The sticks used here are often bamboo or rattan, usually little longer than player's height, and its technical style is very close to Tamil Silambam. 
The name "Benethi" is probably a corruption of the word "Banathi", which is seen in Odisha State as "rotating fire rope", and both would have been derived from Ba-Nathi meaning fire-stick.
Therefore Banethi in Lathi Khela system is designed for firestick rotating performance, I guess.
It has a very high potential as a universal exercise to build up the body fittable to operate weaponry like a sword and spear and has been practiced and inherited under various names throughout India.


The highly developed Banethi rotating technique

As well as effective exercise, the trajectories of the Banethi stick draw the image of a beautiful rotating wheel, has become a must-have attraction for Indian festivals in many ways.
On the other hand, Halwa(which means an attack) technique is mainly stick-wielding to attack the opponent severely in many technical variations but Banethi mainly focuses on exercise and show performance.


Halwa stick-wielding

When gripping one end of the stick with both hands, in case of the Japanese sword, left-hand holds the end of the stick and right-hand holds a bit upper point, but in case of Lathi Khela, it's completely opposite where the right-hand holds the lower end of the stick and the left-hand holds the upper side. This is a specification common to almost all Indian stick arts.
This Halwa technique has been transmitted in the Bengal region until now, because of a landlord class called Zamindar who stands between farmers and colonial government and collects taxes from farmers, intimidated them by using stickman called “Lathial” and always keep it beside them as an escort guard in peacetime too under the British colonial era.
Therefore, this lathial stick was exceptionally accepted by the British colonial government because it facilitates their tax collection process, contrary to other traditional martial arts which often were violently oppressed as a symbol of the resistance against British authority.
It is not difficult to imagine how this Halwa stick has suppressed innocent people as the symbol of the merciless British sovereign at that time.
Such sad history was now completely forgotten, and Banathi and Halwa are practiced as a modern youth sport under the name of Lathi Khela together in West Bengal.

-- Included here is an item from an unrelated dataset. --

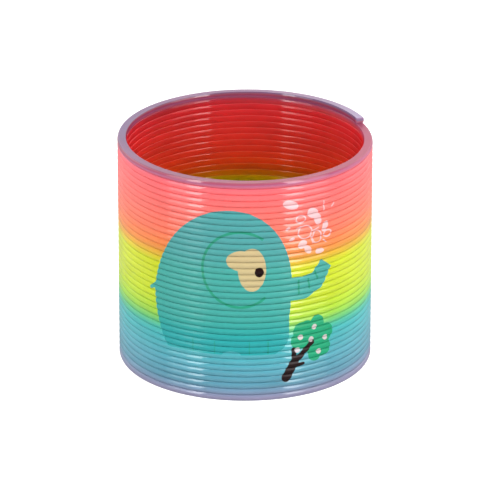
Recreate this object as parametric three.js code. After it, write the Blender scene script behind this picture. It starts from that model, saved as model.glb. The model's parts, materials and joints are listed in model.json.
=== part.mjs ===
// Rainbow spring coil toy: one flat plastic strip wound into a closed helix that stands on its end.
// The helix is left-handed, so the strip climbs clockwise as seen from above. Each full turn of the
// strip is one mesh, because the coil opens by its turns moving apart from each other.
// Millimetres, +Z up, origin at the centre of the ring that the coil stands on.
import * as THREE from "three";

const TURNS = 36;
const OUTER_DIAMETER = 75;
const STRIP_WIDTH = 2.7; // across the wall of the coil
const STRIP_HEIGHT = 1.6; // along the axis
const PITCH = 1.88; // rise of one turn of the closed coil
const END_GAP = 0.3; // clearance between the end faces of two turns
const END_AZIMUTH = THREE.MathUtils.degToRad(20); // where the strip is cut, from +X towards +Y
const STEPS_PER_TURN = 32;

const INNER_RADIUS = OUTER_DIAMETER / 2 - STRIP_WIDTH;
const MEAN_RADIUS = INNER_RADIUS + STRIP_WIDTH / 2;
const SWEEP = 2 * Math.PI - END_GAP / MEAN_RADIUS;

// The lowest turn lies flat on the table and climbs to the next one only in its last sixth.
const RAMP_START = (5 / 6) * 2 * Math.PI;

// The plastic changes colour along the strip: first turn of each band from the bottom, and its colour.
const COLOUR_BANDS = [
  { first: 1, name: "mauve", colour: 0xa09fb6 },
  { first: 2, name: "periwinkle", colour: 0x7a9fb8 },
  { first: 5, name: "sky", colour: 0x6bb3c3 },
  { first: 9, name: "teal", colour: 0x5bbbbb },
  { first: 12, name: "green", colour: 0x7cd088 },
  { first: 14, name: "lime", colour: 0xc0e050 },
  { first: 18, name: "yellow", colour: 0xdaeb4e },
  { first: 23, name: "amber", colour: 0xf1b452 },
  { first: 25, name: "orange", colour: 0xfb9668 },
  { first: 28, name: "salmon", colour: 0xfe8e80 },
  { first: 31, name: "coral", colour: 0xfd8884 },
  { first: 36, name: "lilac", colour: 0xb98bb0 },
];

// Height above the turn's start after winding through an angle, for turn number 1 to TURNS.
// The rise is a short ramp at the foot of the coil and becomes even towards the top.
function rise(turn, angle) {
  const evenness = (turn - 1) / (TURNS - 1);
  const ramp = THREE.MathUtils.smoothstep(angle, RAMP_START, 2 * Math.PI);
  const even = angle / (2 * Math.PI);
  return PITCH * THREE.MathUtils.lerp(ramp, even, evenness);
}

function stripSection() {
  const section = new THREE.Shape();
  section.moveTo(INNER_RADIUS, 0);
  section.lineTo(INNER_RADIUS + STRIP_WIDTH, 0);
  section.lineTo(INNER_RADIUS + STRIP_WIDTH, STRIP_HEIGHT);
  section.lineTo(INNER_RADIUS, STRIP_HEIGHT);
  section.closePath();
  return section;
}

// The section is drawn as radius and height, extruded along the winding angle as a straight bar,
// and the bar is then wound clockwise round the axis.
function turnGeometry(turn) {
  const geometry = new THREE.ExtrudeGeometry(stripSection(), {
    depth: SWEEP,
    steps: STEPS_PER_TURN,
    bevelEnabled: false,
  });
  const points = geometry.getAttribute("position");
  for (let i = 0; i < points.count; i++) {
    const radius = points.getX(i);
    const angle = points.getZ(i);
    const azimuth = END_AZIMUTH - angle;
    const height = points.getY(i) + rise(turn, angle);
    points.setXYZ(i, radius * Math.cos(azimuth), radius * Math.sin(azimuth), height);
  }
  geometry.computeVertexNormals();
  return geometry;
}

function turnMaterial(turn) {
  const band = COLOUR_BANDS.findLast(({ first }) => first <= turn);
  const material = new THREE.MeshStandardMaterial({
    color: band.colour,
    roughness: 0.3,
    metalness: 0,
  });
  material.name = band.name;
  return material;
}

const coil = new THREE.Group();
for (let turn = 1; turn <= TURNS; turn++) {
  const mesh = new THREE.Mesh(turnGeometry(turn), turnMaterial(turn));
  mesh.name = `turn_${String(turn).padStart(2, "0")}`;
  mesh.position.z = (turn - 1) * PITCH;
  coil.add(mesh);
}

export default coil;
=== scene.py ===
"""Printed rainbow spring coil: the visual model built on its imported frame."""
import json
import math

import bpy
import numpy as np
from bpy.props import FloatProperty, FloatVectorProperty, IntProperty, PointerProperty
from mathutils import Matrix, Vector

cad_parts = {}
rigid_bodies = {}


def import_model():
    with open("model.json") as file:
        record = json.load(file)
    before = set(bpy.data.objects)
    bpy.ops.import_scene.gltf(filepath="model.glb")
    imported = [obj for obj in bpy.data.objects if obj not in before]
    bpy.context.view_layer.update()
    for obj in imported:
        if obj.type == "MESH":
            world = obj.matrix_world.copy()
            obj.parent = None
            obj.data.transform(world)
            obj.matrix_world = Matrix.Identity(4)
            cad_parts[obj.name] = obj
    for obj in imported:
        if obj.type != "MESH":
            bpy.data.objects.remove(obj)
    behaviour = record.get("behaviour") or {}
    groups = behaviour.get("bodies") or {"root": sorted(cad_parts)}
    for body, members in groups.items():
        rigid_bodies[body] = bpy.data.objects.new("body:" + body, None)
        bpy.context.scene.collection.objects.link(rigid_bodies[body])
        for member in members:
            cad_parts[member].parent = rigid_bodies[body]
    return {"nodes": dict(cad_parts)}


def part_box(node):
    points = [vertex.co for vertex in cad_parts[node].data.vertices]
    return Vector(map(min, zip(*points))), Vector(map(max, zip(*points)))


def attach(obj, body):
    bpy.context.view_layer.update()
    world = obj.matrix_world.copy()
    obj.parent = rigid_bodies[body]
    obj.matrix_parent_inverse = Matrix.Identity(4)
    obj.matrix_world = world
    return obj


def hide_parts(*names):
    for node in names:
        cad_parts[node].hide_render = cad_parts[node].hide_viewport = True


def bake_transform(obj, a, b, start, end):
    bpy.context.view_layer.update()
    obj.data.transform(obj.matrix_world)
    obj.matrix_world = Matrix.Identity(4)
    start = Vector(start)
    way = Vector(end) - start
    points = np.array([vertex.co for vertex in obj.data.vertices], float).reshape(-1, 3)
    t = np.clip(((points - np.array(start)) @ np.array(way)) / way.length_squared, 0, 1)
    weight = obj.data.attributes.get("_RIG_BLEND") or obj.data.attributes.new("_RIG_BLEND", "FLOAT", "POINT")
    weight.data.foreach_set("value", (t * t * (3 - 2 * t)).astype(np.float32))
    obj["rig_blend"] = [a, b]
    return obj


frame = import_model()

bl_info = {
    "name": "Printed Spring Coil",
    "version": (1, 0, 0),
    "blender": (4, 5, 0),
    "location": "3D View > Sidebar > Spring Coil",
    "description": "A coil of rainbow-dyed plastic strip with a picture printed round its front",
    "category": "Add Mesh",
}

MM = 0.001
FULL_TURN = 2 * math.pi
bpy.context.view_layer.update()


# ------------------------------------------------------------------ sizes that the frame gives

TURN_NODES = sorted(frame["nodes"])
TURNS = len(TURN_NODES)
LOWEST, HIGHEST = TURN_NODES[0], TURN_NODES[-1]


def wall_radii(node):
    """Inner and outer radius of a turn, from the corners of its CAD solid."""
    reach = [math.hypot(v.co.x, v.co.y) for v in frame["nodes"][node].data.vertices]
    return min(reach), max(reach)


INNER_RADIUS, OUTER_RADIUS = wall_radii(LOWEST)
TABLE_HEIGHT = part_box(LOWEST)[0].z
PITCH = (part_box(HIGHEST)[0].z - TABLE_HEIGHT) / (TURNS - 1)
COIL_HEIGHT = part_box(HIGHEST)[1].z - TABLE_HEIGHT

# Both ends of the strip are cut at this azimuth, from +X towards +Y. The lowest turn lies flat and
# climbs to the next one only in its last sixth.
END_AZIMUTH = math.radians(20)
RAMP_START = 5 / 6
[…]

However, with the rapid modernization and economic development of India, the interest toward traditional martial arts of young people, in particular, is rapidly being lost, and even if this Lathi Khela is put in danger of the decline and extinction.
Under such circumstances, one interesting form of this stick art practice is in a religious context.
A religious movement that originated in Bengal in the beginning of the 20th century called Bharat Sevashram has a curriculum of Lathi Khela training as a kind of religious virtue and ritual.
I have been researching mainly with this ashram in West Bengal, and all the nist videos introduced on this page were taken there.

Swami Purushottamananda Guru-Ji and his disciple

The Bharat Sevashram is one of the Hindu revival movement founded in 1917 by Swami Pranavananda Maharaj who was born in a village near Madaripur Bangladesh, which was much inspired by Buddhist ideas despite being Hindu, has strict priesthood system outside family life.

Since the founder praised the Lathi as a religious practice to protect Hindus from the threat of aliens such as the British and Muslims, Lathi Khela has been a required subject for young monks just after ordination in the main Ashram. There is also a stick class in many branch Ashrams, both for householders and monks.

This seems to be a typical Indian like that they practice stick art as a kind of spiritual rituals using body and mind.


Guru-Ji, age 85yo teaches Stick every day in the morning & evening

It is also said that in the same era, another Hindu revival movement Bratachari, also practiced the Lathi Khela as a part of the Hindu cultural revival program.

On the other hand, even in Bangladesh, which contrary has become an independent country of Muslim Majority, Lathi Khela survives barely a kind of simple stick play in the daily life of rural areas.

However, compared with that of West Bengal, it has more primitive rural nuances, and it does not show the stylish technical superiority as seen in Bharat Sevachram.





Since the birthplace of Bharat Sevashram is in present Bangladesh, I went around the country in 2019 with hopes that a good tradition of stick arts in high level would remain there, but I couldn't discover it.

Similar to India, the traditional martial arts of Bangladesh are in danger of decline and annihilation as a whole, but I would like to continue to explore it as a theme too.